§ **RECORDED DATA**
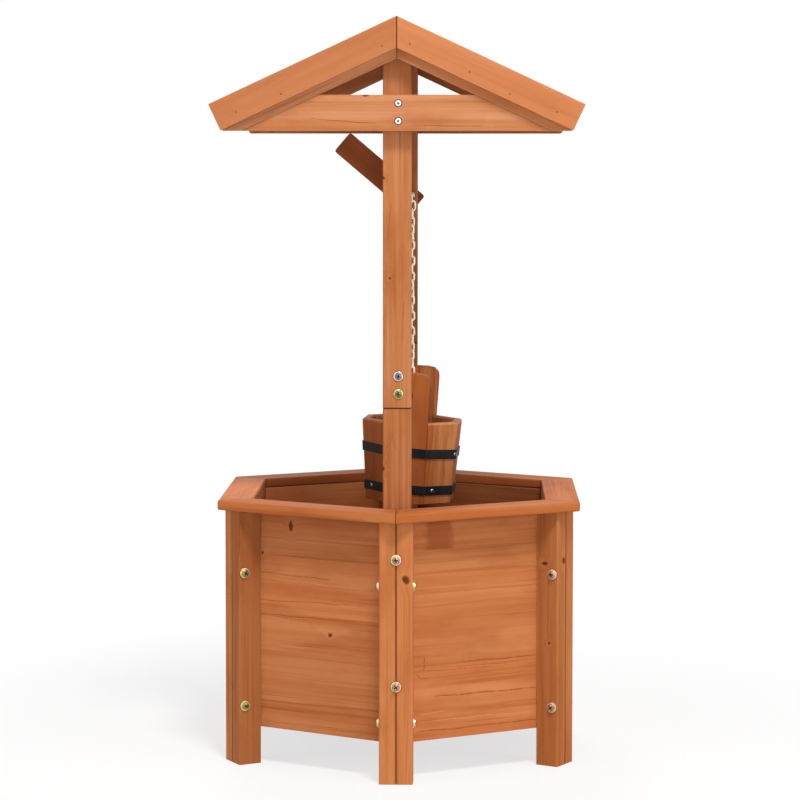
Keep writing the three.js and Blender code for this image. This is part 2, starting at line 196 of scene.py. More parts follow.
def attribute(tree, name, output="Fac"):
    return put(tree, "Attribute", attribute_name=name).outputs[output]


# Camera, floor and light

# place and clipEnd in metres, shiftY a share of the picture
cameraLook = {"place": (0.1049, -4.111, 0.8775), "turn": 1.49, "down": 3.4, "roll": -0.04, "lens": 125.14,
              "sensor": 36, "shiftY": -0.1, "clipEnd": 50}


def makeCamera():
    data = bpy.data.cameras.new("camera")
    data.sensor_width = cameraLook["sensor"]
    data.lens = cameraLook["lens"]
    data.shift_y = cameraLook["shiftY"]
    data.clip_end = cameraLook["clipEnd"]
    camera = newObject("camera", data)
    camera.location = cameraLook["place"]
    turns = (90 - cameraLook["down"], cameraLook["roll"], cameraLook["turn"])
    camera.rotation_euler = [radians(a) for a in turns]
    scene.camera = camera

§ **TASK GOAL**
Return a word-for-word copy of the lines from the beginning of the listing to the line holding "# Camera, floor and light", both kept.

§ **SOLUTION**
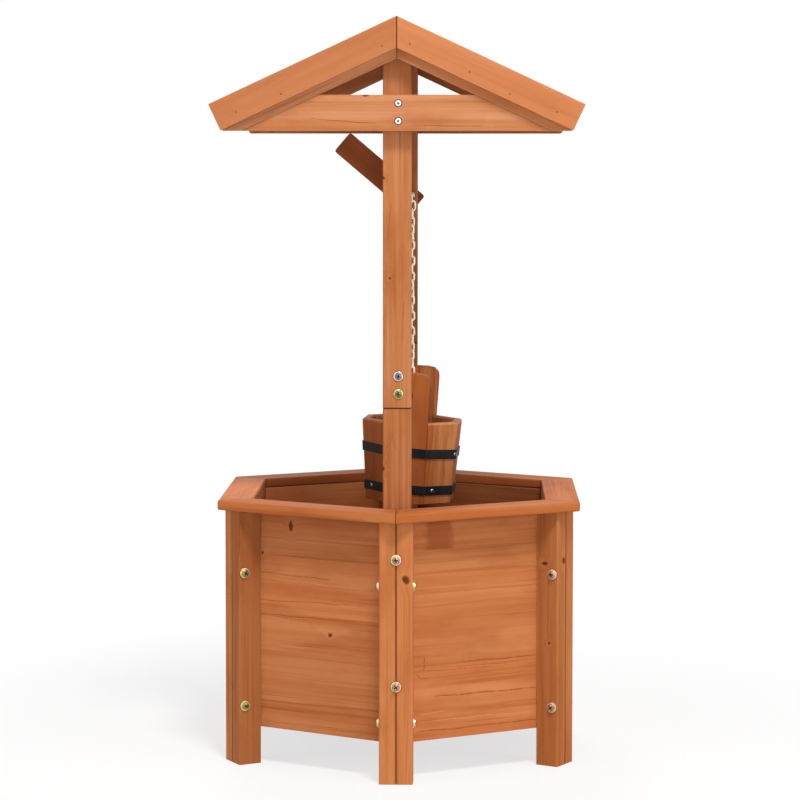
Keep writing the three.js and Blender code for this image. This is part 2, starting at line 196 of scene.py. More parts follow.
def attribute(tree, name, output="Fac"):
    return put(tree, "Attribute", attribute_name=name).outputs[output]


# Camera, floor and light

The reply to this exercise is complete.